By Jeffrey Krauss, Spectrum auction gambler and and President of Telecommunications and Technology Policy

Two years ago, the Congressional Budget Office (CBO) told Congress that by auctioning off spectrum now used for analog TV broadcasting, the Treasury could raise $6.1 billion. Now the CBO has released a report saying that the $6.1 billion estimate was grossly inflated, but it isn't its fault. In fact, it will be the cable industry that's to blame, because cable won't accept a "must-carry" regime for digital broadcast signals. This is such a transparent case of "cover your butt," even for Washington, that it doesn't pass the laugh test.

The law

In 1997, Congress passed the Balanced Budget Act. This law requires the FCC to take back analog TV channels from broadcasters by 2006, and auction them off to raise money for the Treasury. Two catches. First, broadcasters get to keep the analog channels until 85 percent of TV households can receive all the local stations that are broadcasting digital TV.

Second, the auctions have to be held early enough so that the receipts can be deposited in the Treasury by September 30, 2002. This law has at least two obvious problems. Most of the auction winners will have to wait at least six years from the time of the auction until they can start using the channels. In some areas, the channels that are auctioned in 2002 can be used immediately without causing interference to any analog TV reception, but only for low-power applications. But most of the channels cannot be used until analog broadcasting comes to an end. The second problem is that the 2006 date for the end of analog broadcasting is wildly optimistic, and this CBO report explains why. (You can download the report, "Completing the Transition to Digital Television," from the CBO Web page,, under "Studies & Reports-Telecommunication.") Reality

The reality is that digital TVs are too expensive, there is little attractive programming, and there is a dispute over which modulation to use. The transition to digital TV will be slower than the government would like.

Digital TVs will probably be too expensive over the next few years, and people won't buy them until the prices come down. The CBO now admits that penetration of digital TVs will be far less than 85 percent by 2006. And the longer it takes to reach 85 percent, the less in revenues will be achieved in the 2002 auctions, because a longer delay in getting access to the channels decreases the value of the spectrum to prospective bidders. CBO also admits that earlier estimates that led to the $6.1 billion revenue calculation are too high. Further, CBO expects a 10 percent decrease per year for every year beyond 2006 that analog broadcasting continues. Even that assumes that bidders in 2002 will have a good idea about when this spectrum will really become available. The fact is that any uncertainty in 2002 would scare bidders and lead to even lower revenues.

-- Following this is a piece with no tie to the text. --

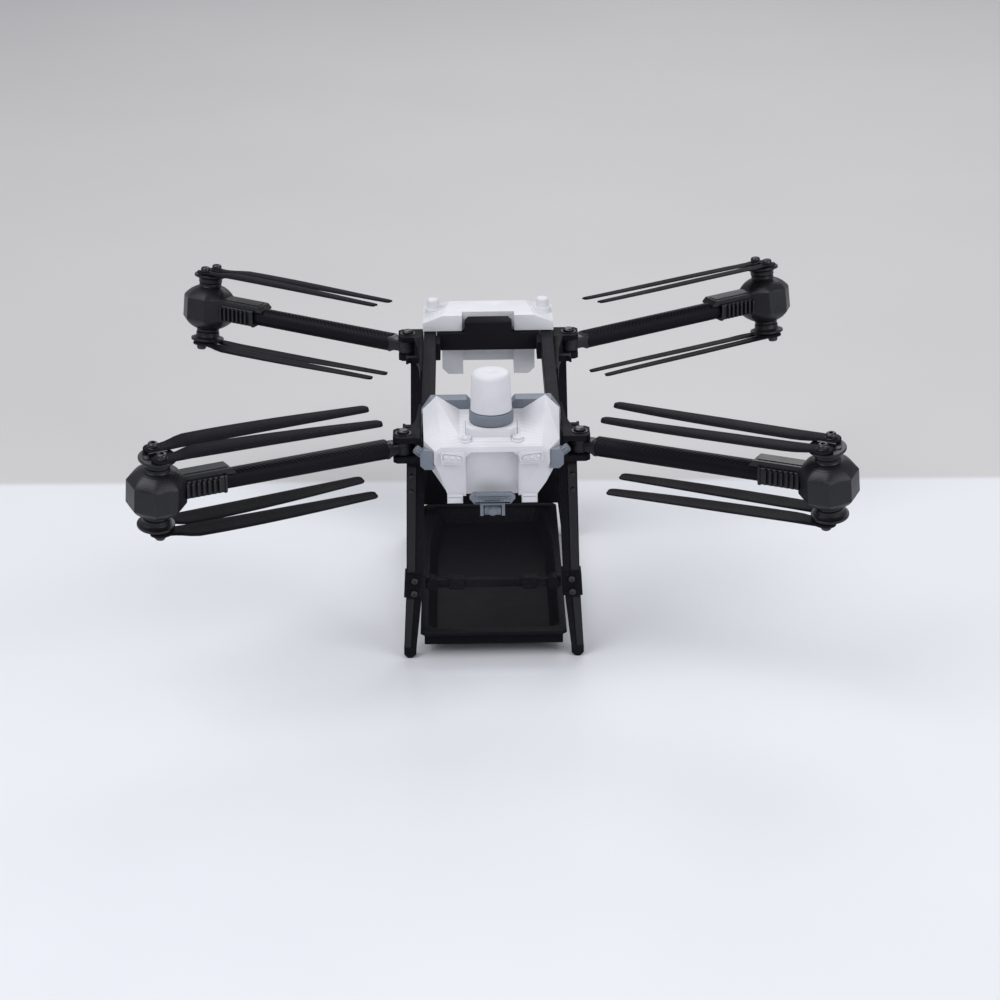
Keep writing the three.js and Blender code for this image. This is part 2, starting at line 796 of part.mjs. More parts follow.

By the way, the high cost of digital TVs and absence of programming are only two factors that could slow the transition to digital broadcasting. In addition, there is the ongoing controversy over indoor reception, which is related to the choice of 8-VSB modulation instead of the COFDM modulation chosen in Europe. So long as there is any possibility of a switch in modulation, some broadcasters will be reluctant to make the investment in digital transmission equipment, and this could slow the transition.

The blame

So the CBO, having promised $6 billion, but now estimating only $4 billion, has to find someone to blame. And guess what-it's blaming the cable industry. The case goes like this:

Cable TV passes 90 percent of homes, and 67 percent of these homes subscribe to cable. By 2006, that number will increase to 70 percent or more. So if cable companies carry digital TV broadcasts, that would go a long way toward meeting the requirement that 85 percent of homes must be able to receive digital TV broadcasts. The CBO solution is quite simple: the FCC should adopt a tough must-carry policy. And if cable companies resist, they can be blamed for the $2 billion shortfall.

And evidently, voluntary agreements between cable MSOs and broadcast networks won't be sufficient-the law requires that viewers must have access to every one of the digital TV stations in town in order to count toward the 85 percent penetration requirement. So the home shopping stations and the non-commercial stations that carry duplicate programming must all be available on cable, a situation not likely to occur with voluntary agreements.

Government agencies are not supposed to lobby one another, but this report is a fairly blatant case of the CBO lobbying the FCC to adopt a must-carry policy for digital TV. We'll have to wait until the FCC makes its decision, perhaps later this year or early next year, and then watch the 2002 auctions to see whether the CBO made a $2 billion, or perhaps even bigger, blunder.